In our modern digital world, concepts like disruption, artificial intelligence (AI) and blockchain have gained much attention. But these developments raise questions as to whether the current governance framework, developed for decision-making in boards and shareholder meetings, will or should be disrupted as well.
Our Corporate Governance Dialogue recently heard from Prof. Christoph Van der Elst and Anne Lafarre, who began by highlighting the main conclusions of their joint work detailed in the article “Blockchain Technology for Corporate Governance and Shareholder Activism”, posted on the Harvard Law School Forum.
Both see blockchain as a technology that offers smart solutions to classic corporate governance inefficiencies, especially regarding the relationship between shareholders and the company.

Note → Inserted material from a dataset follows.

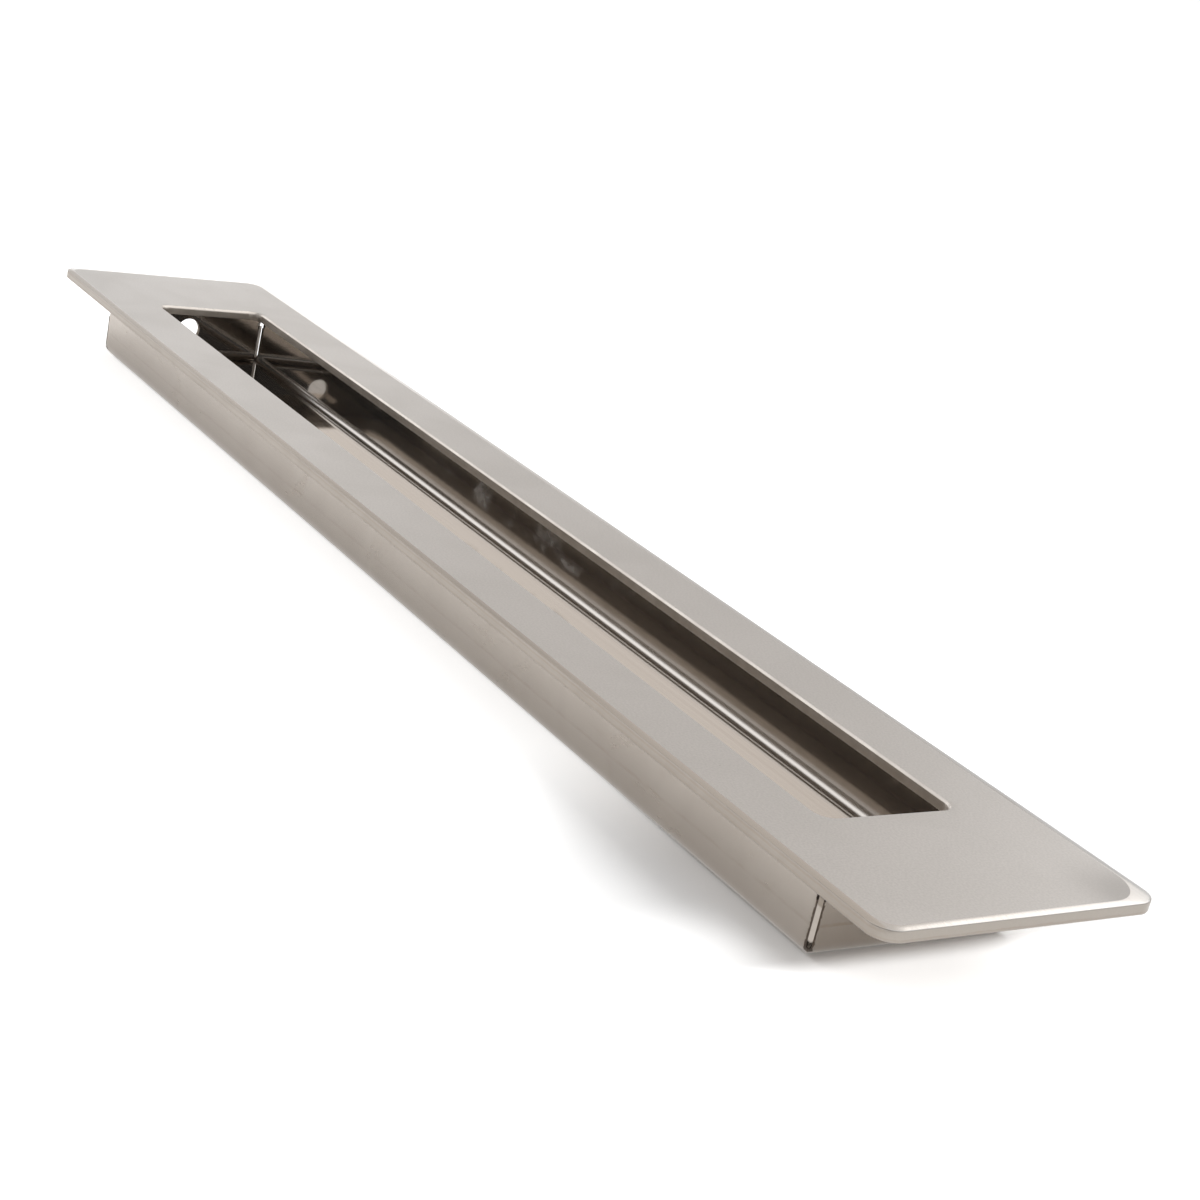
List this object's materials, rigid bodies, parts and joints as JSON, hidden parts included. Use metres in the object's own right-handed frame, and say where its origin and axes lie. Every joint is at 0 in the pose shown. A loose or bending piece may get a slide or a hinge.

As blockchain technologies represent a novel approach to age-old problems of financial record-keeping, they could also offer a new way of creating, exchanging, and tracking the ownership of financial assets.
Under the Shareholder Rights Directive (2017/828) it is specified that: “the personal data of shareholders should be processed to enable the company to identify its existing shareholders in order to communicate directly with them, with a view to facilitating the exercise of shareholders’ rights and shareholders’ engagement with the company.
“This is without prejudice to member states law providing for [the] processing of the personal data of shareholders for other purposes, such as to enable shareholders to cooperate with each other.”
In practice, although companies inform the market of shareholders’ changes, it takes too long for financial services and market authorities to disclose the information.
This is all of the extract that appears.